Au vu des prises de position changeantes d’élus et de ministres, des annonces contradictoires et des démentis divers, le moins qu’on puisse dire est que cette question des fusions de régions, dans le cadre de la réforme territoriale, a été agitée par des enjeux économiques et politicards importants. Certains élus voire ministres se sont plaints d’être ignorés quand d’autres paraissaient plus entendus, et mieux au courant.

Dernière péripétie en date autour des Pays de la Loire, disputés par des barons locaux et annoncés comme fusionnés avec le Poitou-Charentes ou avec la Bretagne, pour finalement se retrouver en statu quo. Il n’y aura finalement pas de « réunification » de la Bretagne : le projet délirant de métropole Nantes-Saint-Nazaire (comprenant celui d’un nouvel aéroport à NDDL) est passé par là, avec son VRP Auxiette en tête.

Mais s’il y a bien un point commun entre tous ces bureaucrates et leurs petits calculs mégalomaniaques, c’est qu’il est hors de question de consulter les millions de personnes habitant les territoires concernés. Et puis quoi encore ? Voici leur conception de la « démocratie participative », magnifiquement présentée par Jean-François Macaire, nouveau président de la région Poitou-Charentes (extrait d’un article de la Nouvelle République du 3 juin 2014) :

Hier après-midi, avant l’annonce sur les réseaux sociaux d’un possible mariage avec les Pays de la Loire, Ségolène Royal tendait la main à son voisin qui, semble-t-il, avait prioritairement préféré le rattachement à la Bretagne. Sauf que les Bretons n’en voulaient pas. « Tout est parti de là », croit savoir Jean-François Macaire, président du conseil régional de Poitou-Charentes. Un président, sur la même ligne que Ségolène Royal, qui refuse très clairement « un référendum local ». « Ce n’est pas la décision adaptée à la situation : quand les élus posent la question, ils doivent être en mesure d’avoir la réponse. En matière de démocratie participative, on décide sur le champ de compétence sur lequel on est décideur. » Pour le successeur de Ségolène Royal, « le gouvernement et le parlement auront le dernier mot. »

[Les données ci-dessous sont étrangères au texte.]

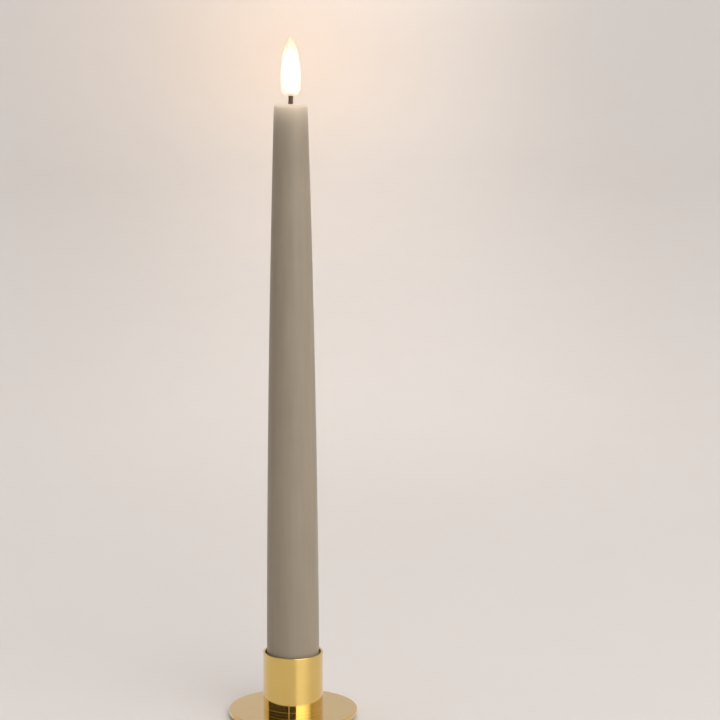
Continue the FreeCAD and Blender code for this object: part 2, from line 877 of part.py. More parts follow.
def make_strips():
    """The two strips up the tray's sides. Each ends in a leaf that touches the shell's board."""
    inner = cell("strip_offset")
    sheet_thickness = cell("strip_thickness")
    outer = inner + sheet_thickness
    leaf_base = TRAY_TOP + sheet_thickness
    leaf_tip = TRAY_TOP + cell("leaf_rise")
    run = cell("leaf_run")
    ring_leaf = cell("ground_leaf_base")
    bent_strip(
        "ground_strip",
        [
            (-outer, BOARD_TOP),
            (-outer, leaf_base),
            (-ring_leaf, leaf_base),
            (-(ring_leaf - run), leaf_tip),
            (-(ring_leaf - run - sheet_thickness), leaf_tip - sheet_thickness),
            (-(ring_leaf - sheet_thickness), TRAY_TOP),
            (-inner, TRAY_TOP),
            (-inner, TRAY_ROOF),
            (half("spring_diameter"), TRAY_ROOF),
            (half("spring_diameter"), TRAY_ROOF - sheet_thickness),
            (-inner, TRAY_ROOF - sheet_thickness),
            (-inner, BOARD_TOP),
        ],
    )
    bent_strip(
        "led_strip",
        [
            (inner, BOARD_TOP),
            (inner, TRAY_TOP),
            (run - sheet_thickness, TRAY_TOP),
            (-sheet_thickness, leaf_tip - sheet_thickness),
            (0, leaf_tip),
            (run, leaf_base),
            (outer, leaf_base),
            (outer, BOARD_TOP),
        ],
    )


# Shell
def make_wax_shell():
    """The wax coat: a gently curved taper outside, the tube's cone inside, a low crown at the wick."""
    base, top = half("wax_base_diameter"), half("wax_top_diameter")
    rim = cell("wax_edge_radius")
    rim_bulge = rim * (1 - HALF_ROOT_TWO)
    roof = WAX_TOP - cell("wax_roof")
    hole = half("wick_diameter") + cell("wick_play")
    crown = WAX_TOP + cell("wax_crown_rise")
    turned(
        "wax_shell",
        [
            (base, CAP_TOP),
            (top, WAX_TOP - rim),
            (top - rim, WAX_TOP),
            (hole, crown),
            (hole, roof),
            (TUBE_TOP_RADIUS, roof),
            (TUBE_TOP_RADIUS, TUBE_TOP),
            (TUBE_BASE_RADIUS, CAP_TOP),
        ],
        {
            0: ((base + top) / 2 + cell("wax_bulge"), (CAP_TOP + WAX_TOP) / 2),
            1: (top - rim_bulge, WAX_TOP - rim_bulge),
            2: ((top - rim + hole) / 2, WAX_TOP + cell("wax_crown_rise") * CROWN_SHARE),
        },
    )


def make_inner_tube():
    """The moulded tube that carries the wax, with a shoulder for the contact board."""
    shoulder = half("shoulder_bore")
    turned(
        "inner_tube",
        [
            (bore_radius(CAP_TOP), CAP_TOP),
            (TUBE_BASE_RADIUS, CAP_TOP),
            (TUBE_TOP_RADIUS, TUBE_TOP),
            (bore_radius(TUBE_TOP), TUBE_TOP),
            (bore_radius(SHOULDER_TOP), SHOULDER_TOP),
            (shoulder, SHOULDER_TOP),
            (shoulder, SHOULDER_BOTTOM),
            (bore_radius(SHOULDER_BOTTOM), SHOULDER_BOTTOM),
        ],
    )


def make_contact_board():
    """A round board under the shoulder that the tray's leaves press on, drilled for the two wires."""
    thickness = cell("board_thickness")
    level = SHOULDER_BOTTOM - thickness
    disc = rod("contact_board_disc", 0, 0, level, half("contact_board_diameter"), thickness)
    offset = cell("wire_foot_offset")
    drills = [
        rod(f"contact_board_drill_{number}", x, 0, level, half("lamp_lead_diameter"), thickness)
        for number, x in enumerate((offset, -offset))
    ]
    board = difference("contact_board", disc, joined("contact_board_drills", *drills))
    subpart(board, "contact_board")


def make_top_plug():
    """The plug that closes the tube's top and holds the wick upright."""
    hole = half("wick_diameter") + cell("wick_play") / 2
    spigot = half("top_plug_spigot")
    flange = half("plug_flange")
    turned(
        "top_plug",
        [
            (hole, TUBE_TOP - cell("top_plug_depth")),
            (spigot, TUBE_TOP - cell("top_plug_depth")),
            (spigot, TUBE_TOP),
            (flange, TUBE_TOP),
            (flange, TUBE_TOP + cell("top_plug_flange_thickness")),
            (hole, TUBE_TOP + cell("top_plug_flange_thickness")),
        ],
    )


def make_wick_tube():
    outside, inside = half("wick_diameter"), half("wick_bore")
    corners = box_corners((inside, WICK_FOOT), (outside, LAMP_FOOT))
    turned("wick_tube", corners)


def make_led_lamp():
    """The warm lamp inside the flame, with its two leads down the wick."""
    flange, side = half("lamp_flange_diameter"), half("lamp_diameter")
    crown = half("lamp_crown_diameter")
    top = LAMP_FOOT + cell("lamp_height")
    round_off = side - crown
    dome = top - round_off
    bulge = round_off * HALF_ROOT_TWO
    body = turned(
        "led_lamp",
        [
            (0, LAMP_FOOT),
            (flange, LAMP_FOOT),
            (flange, LAMP_FOOT + cell("lamp_flange_height")),
            (side, LAMP_FOOT + cell("lamp_flange_height")),
            (side, dome),
            (crown, top),
            (0, top),
        ],
        {4: (crown + bulge, dome + bulge)},
    )
    leads = new_sketch(body, "leads", "XY_Plane", WICK_FOOT)
    for side_sign in (1, -1):
        draw_circle(leads, cell("lamp_lead_offset") * side_sign, 0, half("lamp_lead_diameter"))
    extruded(body, "lead_pad", leads, LAMP_FOOT + cell("lamp_flange_height") / 2 - WICK_FOOT)


def flame_point(name, inset=0):
    """A named (radius, height) point of the flame's outline, moved inwards by inset."""
    return half(f"flame_{name}_diameter") - inset, FLAME_FOOT + cell(f"flame_{name}_rise")


def make_flame_lens():
    """The hollow translucent flame: a rounded heel, a long belly and a curve up to the tip."""
    wall, tip_wall = cell("flame_wall"), cell("flame_tip_wall")
    hole = half("wick_diameter") + cell("wick_play")
    foot = half("flame_foot_diameter")
    tip, tip_radius = FLAME_FOOT + cell("flame_height"), half("flame_tip_diameter")
    shoulder = tip - cell("flame_tip_rise")
    turned(
        "flame_lens",
        [
            (hole, FLAME_FOOT),
            (foot, FLAME_FOOT),
            flame_point("cheek"),
            flame_point("waist"),
            (tip_radius, shoulder),
            (0, tip),
            (0, tip - tip_wall),
            (tip_radius, shoulder - tip_wall),
            flame_point("waist", wall),
            flame_point("cheek", wall),
            (foot - wall / 2, FLAME_FOOT + wall),
            (hole, FLAME_FOOT + wall),
        ],
        {
            1: flame_point("heel"),
            2: flame_point("belly"),
            3: flame_point("brow"),
            8: flame_point("belly", wall),
        },
    )


# Each wire's side of the axis, and where it bends as (x, y) at even steps of height
WIRE_ROUTES = (
    ("red_wire", 1, ((2.9, 0.9), (1.8, 1.5), (2.0, 0.5), (1.1, -0.3))),
    ("black_wire", -1, ((-2.3, -1.1), (-3.1, -0.6), (-1.7, 0.8), (-1.2, 0.2))),
)


def make_lamp_wires():
    """The two insulated wires from the contact board up the tube to the lamp's leads."""
    foot, top = cell("wire_foot_offset").value, cell("wire_top_offset").value
    low, high = SHOULDER_BOTTOM.value, WICK_FOOT.value
    radius = half("wire_diameter").value
    for label, side, bends in WIRE_ROUTES:
        step = (high - low) / (len(bends) + 1)
        points = [V(foot * side, 0, low)]
        points += [V(x, y, low + step * number) for number, (x, y) in enumerate(bends, start=1)]
        points.append(V(top * side, 0, high))
        tube, radii = swept_wire(points, radius)
        print(f"{label}: bend radii {[round(r) for r in radii]} mm")
        wire = doc.addObject("Part::Feature", f"{label}_tube")
        wire.Shape = tube
        wire.Placement = FreeCAD.Placement()
        subpart(wire, label)


def make_all():
    make_felt_pad()
    make_base_plate()
    make_cup_floor()
    make_cup_tube()
    make_cup_screw()
    make_end_cap()
    make_battery_tray()
    make_seal_ring()
    make_cap_screws()
    make_timer_board()
    make_timer_chip()
    make_board_resistors()
    make_switch()
    make_positive_contact()
    make_battery("battery_lower", CONTACT_TOP)
    make_battery("battery_upper", CONTACT_TOP + cell("cell_length"))
    make_battery_spring()
    make_strips()
    make_wax_shell()
    make_inner_tube()
    make_contact_board()
    make_top_plug()
    make_wick_tube()
    make_led_lamp()
    make_flame_lens()
    make_lamp_wires()


def check_and_write():
    """Stops on any failed object or bad shape, then writes one STEP file for each sub-part."""
    doc.recompute()
    failed = [o.Name for o in doc.Objects if {"Invalid", "Error"} & set(o.State)]
    if failed:
        raise RuntimeError(f"failed objects: {failed}")
    for part in SUBPARTS:
        shape = part.Shape
        if shape.isNull() or not shape.isValid() or not shape.Solids:
            raise RuntimeError(f"{part.Label}: bad shape")
    os.makedirs("parts", exist_ok=True)
    for part in SUBPARTS:
        part.Shape.exportStep(f"parts/{part.Label}.step")
        print(f"{part.Label}: {part.Shape.Volume:.1f} mm3, {len(part.Shape.Solids)} solid(s)")


make_all()
check_and_write()
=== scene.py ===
"""Looks of the flameless taper candle and its brass cup holder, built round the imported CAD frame."""

import math

import bmesh
import bpy
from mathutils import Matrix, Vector, noise


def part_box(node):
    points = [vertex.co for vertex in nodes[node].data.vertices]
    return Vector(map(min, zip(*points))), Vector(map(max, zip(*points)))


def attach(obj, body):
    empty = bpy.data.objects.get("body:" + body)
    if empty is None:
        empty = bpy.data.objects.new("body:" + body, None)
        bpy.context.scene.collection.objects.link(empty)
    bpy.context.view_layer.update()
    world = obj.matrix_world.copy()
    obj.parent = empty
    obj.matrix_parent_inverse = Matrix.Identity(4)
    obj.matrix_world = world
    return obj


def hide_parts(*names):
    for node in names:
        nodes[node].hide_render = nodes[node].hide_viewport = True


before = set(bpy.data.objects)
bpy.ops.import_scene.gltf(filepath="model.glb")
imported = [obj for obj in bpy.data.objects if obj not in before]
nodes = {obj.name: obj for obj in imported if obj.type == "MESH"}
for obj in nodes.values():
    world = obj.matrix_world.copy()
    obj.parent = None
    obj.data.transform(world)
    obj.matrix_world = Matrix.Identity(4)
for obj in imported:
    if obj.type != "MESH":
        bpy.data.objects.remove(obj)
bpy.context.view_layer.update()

MM = 0.001

# Camera: right of the candle's axis, in front and above, tilted down
CAMERA_PLACE = (28.3 * MM, -1278.1 * MM, 403.2 * MM)
CAMERA_TILT = math.radians(11.07)
CAMERA_LENS = 156.9
CAMERA_SENSOR = 36.0

# Levels, from the CAD nodes
PLATE_LOW, PLATE_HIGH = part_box("base_plate")
FLOOR_LOW, FLOOR_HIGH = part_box("cup_floor")
CUP_LOW, CUP_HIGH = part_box("cup_tube")
WAX_LOW, WAX_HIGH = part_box("wax_shell")
WICK_LOW, WICK_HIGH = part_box("wick_tube")
FLAME_LOW, FLAME_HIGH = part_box("flame_lens")
FELT_LOW, FELT_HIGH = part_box("felt_pad")
TUBE_LOW, TUBE_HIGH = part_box("inner_tube")

# Sizes that several pieces share, as in the CAD
SCREW_HOLE = 1.52 * MM
WICK_PLAY = 0.05 * MM

# Facets round the polished brass, enough that none shows in its reflections
BRASS_FACETS = 360

# How softened() treats a side: the share of it that one corner's round may take, and the place of the
# point that keeps its shading true, in rounds from the corner and at most that share of the side
ROUND_SHARE = 0.45
HOLD_REACH = 1.4
HOLD_SHARE = 0.49


# Geometry helpers
def arc_through(start, middle, end, steps):
    """Points from start towards end on the arc through middle; end itself is left to the next side."""
    (ax, ay), (bx, by), (cx, cy) = start, middle, end
    double_area = 2 * (ax * (by - cy) + bx * (cy - ay) + cx * (ay - by))
    a, b, c = (x * x + y * y for x, y in (start, middle, end))
    x = (a * (by - cy) + b * (cy - ay) + c * (ay - by)) / double_area
    y = (a * (cx - bx) + b * (ax - cx) + c * (bx - ax)) / double_area
    radius = math.dist((x, y), start)
    angles = [math.atan2(p[1] - y, p[0] - x) for p in (start, middle, end)]
    for number in (1, 2):
        while angles[number] - angles[number - 1] > math.pi:
            angles[number] -= 2 * math.pi
        while angles[number] - angles[number - 1] < -math.pi:
            angles[number] += 2 * math.pi
    span = angles[2] - angles[0]
    return [
        (x + radius * math.cos(angles[0] + span * step / steps),
         y + radius * math.sin(angles[0] + span * step / steps))
        for step in range(steps)
    ]


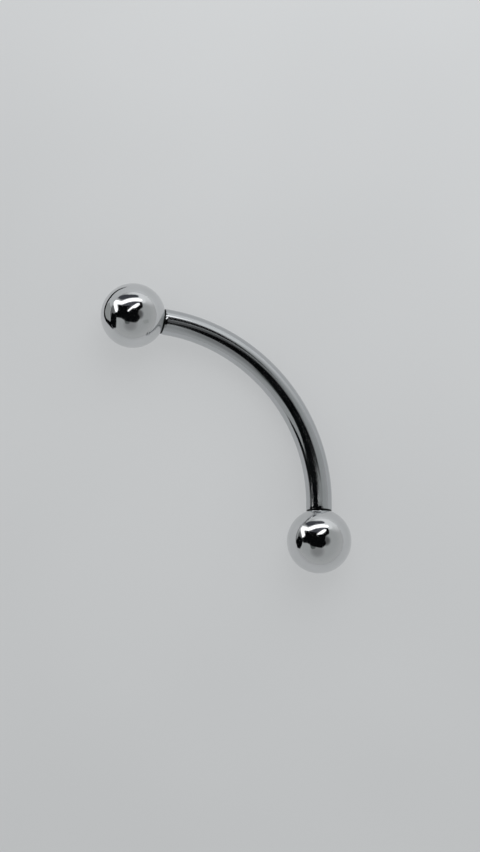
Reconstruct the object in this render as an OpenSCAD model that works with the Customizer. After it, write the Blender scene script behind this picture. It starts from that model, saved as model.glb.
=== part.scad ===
// Curved barbell for an eyebrow piercing: a bent wire bar with a ball on each end.
// Sizes are in millimetres. The part lies as it rests on a table: both balls and the
// middle of the bar touch the plane Z = 0, the bar bows towards +Y, and X = 0 is its mirror plane.

/* [Bar] */
// Diameter of the bar, 1.2 being 16 gauge
bar_d = 1.2; // [1:0.1:1.4]
// Straight distance between the shoulders at the bar's two ends
bar_length = 12; // [10:0.5:14]
// Radius of the centre line where the bar is bent
bend_r = 8.2; // [8:0.1:11]
// Straight stretch at each end, between the bend and the shoulder
straight_end = 0.8; // [0.5:0.05:1.5]

/* [Studs] */
// Step at each shoulder, from the bar's surface in to the stud's
shoulder_step = 0.06; // [0.05:0.01:0.15]
// Length of a stud past its shoulder
stud_length = 1.4; // [1:0.1:1.6]
// Bevel round a stud's tip
tip_bevel = 0.12; // [0.05:0.01:0.2]

/* [Balls] */
// Diameter of each ball
ball_d = 3; // [2.5:0.25:4]
// Depth of the counterbore that the shoulder sits in, below the ball's round surface
seat_depth = 0.35; // [0.2:0.01:0.45]
// Bevel round the mouth of the counterbore
mouth_bevel = 0.04; // [0.02:0.01:0.06]

/* [Clearances] */
// Radial gap between the bar and the counterbore, and between a stud and its hole
radial_gap = 0.03; // [0.02:0.005:0.05]
// Gap between a shoulder and the floor of its counterbore
shoulder_gap = 0.02; // [0.01:0.005:0.05]
// Gap between a stud's tip and the bottom of its hole
tip_gap = 0.15; // [0.1:0.05:0.2]

/* [Hidden] */

facets = 96;
bar_r = bar_d / 2;
ball_r = ball_d / 2;
stud_r = bar_r - shoulder_step;
counterbore_r = bar_r + radial_gap;
hole_r = stud_r + radial_gap;

// Angle that the bar turns through from its middle to either straight end
half_bend = asin(bar_length / 2 / norm([bend_r, straight_end])) - atan(straight_end / bend_r);

// Heights above a ball's centre, along the axis of its hole
rim_height = sqrt(ball_r * ball_r - counterbore_r * counterbore_r);
seat_height = rim_height - seat_depth;
shoulder_height = seat_height + shoulder_gap;
tip_height = shoulder_height - stud_length;
hole_bottom = tip_height - tip_gap;

// In the plane of the bend, the ball centres lie this far behind the bar's middle
bow = bend_r * (1 - cos(half_bend)) + (straight_end + shoulder_height) * sin(half_bend);
// The plane of the bend leans until the middle of the bar lies on the table too
lean = asin((ball_r - bar_r) / bow);
// Y of the bar's middle, which puts the middle of the part's outline at Y = 0
middle_y = (bow * cos(lean) + ball_r - bar_r) / 2;

// Angle that each half of the bend is made past the bar's middle, to be cut off square there
spare_angle = 5;
// A cutter runs this far past the surface that it opens
cutter_over = 1;

// Takes the plane of the bend, with the bar's middle at its origin, to where it rests
module at_rest() {
    translate([0, middle_y, bar_r]) rotate([-lean, 0, 0]) children();
}

// Takes the axis +Z at the origin to one end of the bar: the shoulder is at Z = 0 and +Z
// points back along the bar. Side is 1 for the right-hand end and -1 for the left-hand one.
module at_shoulder(side) {
    mirror([side < 0 ? 1 : 0, 0, 0])
        translate([bend_r * sin(half_bend), -bend_r * (1 - cos(half_bend)), 0])
            rotate([0, 0, -half_bend])
                translate([straight_end, 0, 0])
                    rotate([0, -90, 0])
                        children();
}

// One end of the bar along Z, from the stud's tip to the end of the straight stretch
module bar_end() {
    rotate_extrude($fn = facets)
        polygon([
            [0, -stud_length],
            [stud_r - tip_bevel, -stud_length],
            [stud_r, tip_bevel - stud_length],
            [stud_r, 0],
            [bar_r, 0],
            [bar_r, straight_end],
            [0, straight_end]
        ]);
}

// The bent stretch that follows bar_end() and runs on past the bar's middle
module end_bend() {
    translate([0, -bend_r, straight_end])
        rotate([90, 0, 90])
            rotate_extrude(angle = half_bend + spare_angle, $fn = facets)
                translate([bend_r, 0])
                    circle(r = bar_r, $fn = facets);
}

// Right-hand half of the bar, cut off square at X = 0
module half_bar() {
    difference() {
        at_shoulder(1) {
            bar_end();
            end_bend();
        }
        translate([-2 * bar_d, -bar_d, -bar_d]) cube(2 * bar_d);
    }
}

// Bent bar with a stud on each end, one piece
module bar() {
    color("silver")
        at_rest() {
            half_bar();
            mirror([1, 0, 0]) half_bar();
        }
}

// What is cut from a ball for the stud and the end of the bar, along Z from the ball's centre
module socket() {
    rotate_extrude($fn = facets)
        polygon([
            [0, hole_bottom],
            [hole_r, hole_bottom],
            [hole_r, seat_height],
            [counterbore_r, seat_height],
            [counterbore_r, rim_height - mouth_bevel],
            [counterbore_r + mouth_bevel + cutter_over, rim_height + cutter_over],
            [0, rim_height + cutter_over]
        ]);
}

// Ball with a blind hole, set on the end of the bar on the given side
module end_ball(side) {
    at_rest()
        at_shoulder(side)
            translate([0, 0, -shoulder_height])
                difference() {
                    sphere(r = ball_r, $fn = facets);
                    socket();
                }
}

module ball_left() {
    color("lightgray") end_ball(-1);
}

module ball_right() {
    color("lightgray") end_ball(1);
}

bar();
ball_left();
ball_right();
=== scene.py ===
"""Looks of the curved barbell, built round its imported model. Lengths are in metres."""
import math

import bpy
from mathutils import Matrix, Vector


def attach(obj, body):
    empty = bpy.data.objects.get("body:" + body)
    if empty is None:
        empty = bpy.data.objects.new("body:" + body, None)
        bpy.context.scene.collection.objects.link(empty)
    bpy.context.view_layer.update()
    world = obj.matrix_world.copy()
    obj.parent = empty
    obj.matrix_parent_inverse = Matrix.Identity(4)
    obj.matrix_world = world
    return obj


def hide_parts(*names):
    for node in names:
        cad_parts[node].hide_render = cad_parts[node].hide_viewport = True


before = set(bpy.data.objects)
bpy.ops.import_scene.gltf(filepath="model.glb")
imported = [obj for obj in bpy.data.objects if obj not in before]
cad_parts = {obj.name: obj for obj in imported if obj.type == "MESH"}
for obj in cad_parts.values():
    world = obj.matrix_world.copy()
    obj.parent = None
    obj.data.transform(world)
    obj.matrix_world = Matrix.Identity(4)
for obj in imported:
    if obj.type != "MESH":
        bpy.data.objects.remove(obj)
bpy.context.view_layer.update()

MM = 0.001

# Driving sizes of the part, the same as in its source
BAR_D = 1.2 * MM
BAR_LENGTH = 12 * MM
BEND_R = 8.2 * MM
STRAIGHT_END = 0.8 * MM
SHOULDER_STEP = 0.06 * MM
STUD_LENGTH = 1.4 * MM
TIP_BEVEL = 0.12 * MM
BALL_D = 3 * MM
SEAT_DEPTH = 0.35 * MM
MOUTH_BEVEL = 0.04 * MM
RADIAL_GAP = 0.03 * MM
SHOULDER_GAP = 0.02 * MM
TIP_GAP = 0.15 * MM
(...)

Et le même président Macaire de conclure d’un superbe : c’est « la géographie qui commande ». La géographie ne sert-elle pas, d’abord, « à faire la guerre », selon le mot provocateur de Yves Lacoste ? Le géographe avait déjà compris l’enjeu stratégique de cette science, éminemment militaire mais aussi économique, avec le poids des multinationales dans la polarisation des espaces.

"Vous habitez là"
« Vous habitez là »

La région Poitou-Charentes fusionnerait donc administrativement avec les régions Centre et Limousin, selon le souhait du président de la République François Hollande. L’enjeu économique et stratégique ? Le député-maire Claeys, grand partenaire de l’entreprise Vinci à Poitiers et en région, nous donne quelques clés fort instructives dans cet autre article de la Nouvelle République : où l’on voit ressortir le projet de nouvelle ligne à grande vitesse entre Poitiers-Limoges, le tout assorti de considérations essentiellement économicistes. Fi des espaces trop grand, le PIB avant tout !

« l’État stratège doit ici montrer le chemin » […] « Ma préférence va pour une fusion d’une région Centre – Limousin – Poitou-Charentes » […]. La cohérence ferroviaire renforcée par le projet LGV Poitiers-Limoges associé à la LGV SEA en service 2017, pourrait, selon l’élu socialiste, « permettre de créer un tripôle Tours-Poitiers-Limoges » distant d’une trentaine de minutes entre chacune de ces villes, reliant ensuite Paris et Bordeaux en moins d’une heure.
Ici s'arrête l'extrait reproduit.